Indeed, part of Crown Prince Mohammed bin Salman’s reforms is to lessen his kingdom’s dependence on oil revenue by investing proceeds from the sale in other sectors, ranging from technology to tourism.
An unlikely goal
In May this year, Saudi finance minister Mohammed al-Jadaan said that the kingdom’s plans to put money into artificial intelligence, automation and renewable energy mean that by 2030 it “wouldn’t care if the oil price is zero”.
As the Financial Times commented, that’s hard to believe. The petroleum sector still represents 87% of government revenues, so “Saudi Arabia could not afford to make a rapid shift from oil, even if it wanted to.”
What’s more, Aramco’s hefty valuation of $2 trillion is only realistic if investors are convinced that Saudi Arabia’s vast oil reserves will continue to be a valuable resource in the future.
Full details on Aramco’s initial public offering – billed as the biggest IPO ever mounted – are due to be released over the weeks ahead.
Predictions for 2018
Will Opec’s resolve to limit production levels hold firm into the new year?

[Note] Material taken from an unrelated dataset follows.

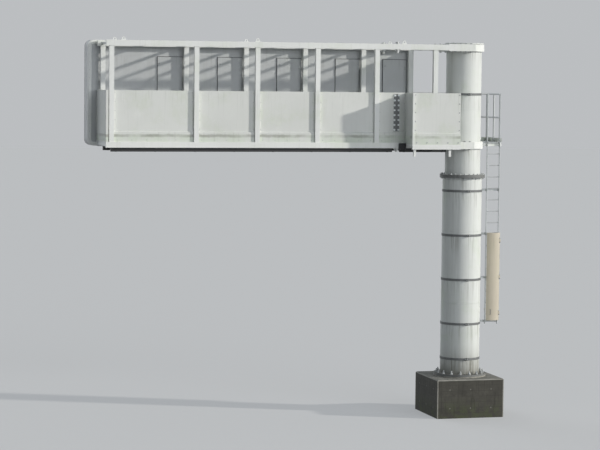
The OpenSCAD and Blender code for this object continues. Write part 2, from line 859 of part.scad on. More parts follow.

Analysts at Goldman Sachs appears to believe it will.
Last week Goldman published its latest research note, in which it raised its 2018 Brent price forecast to $62 a barrel and its projection for the lighter grade West Texas Intermediate (WTI) to $57.50 a barrel. Its earlier prediction had been $58 a barrel for Brent and $55 for WTI.
“Of course, risks remain and we see these as skewed to the upside into 2018 on the risk of an over tightening, either because of new disruptions, demand exceeding our optimistic forecast of Opec letting the stock draw run hot,” said Goldman analysts.
Yet opinion is divided. Opec has done much this year to reduce the global surplus of oil and seems confident that the supply glut will be largely used up by the end of 2018.
The Paris-based International Energy Agency (IEA) thinks differently. It expects American shale production will be more than enough to ensure that supply keeps up with demand, keeping stockpiles pretty much unchanged.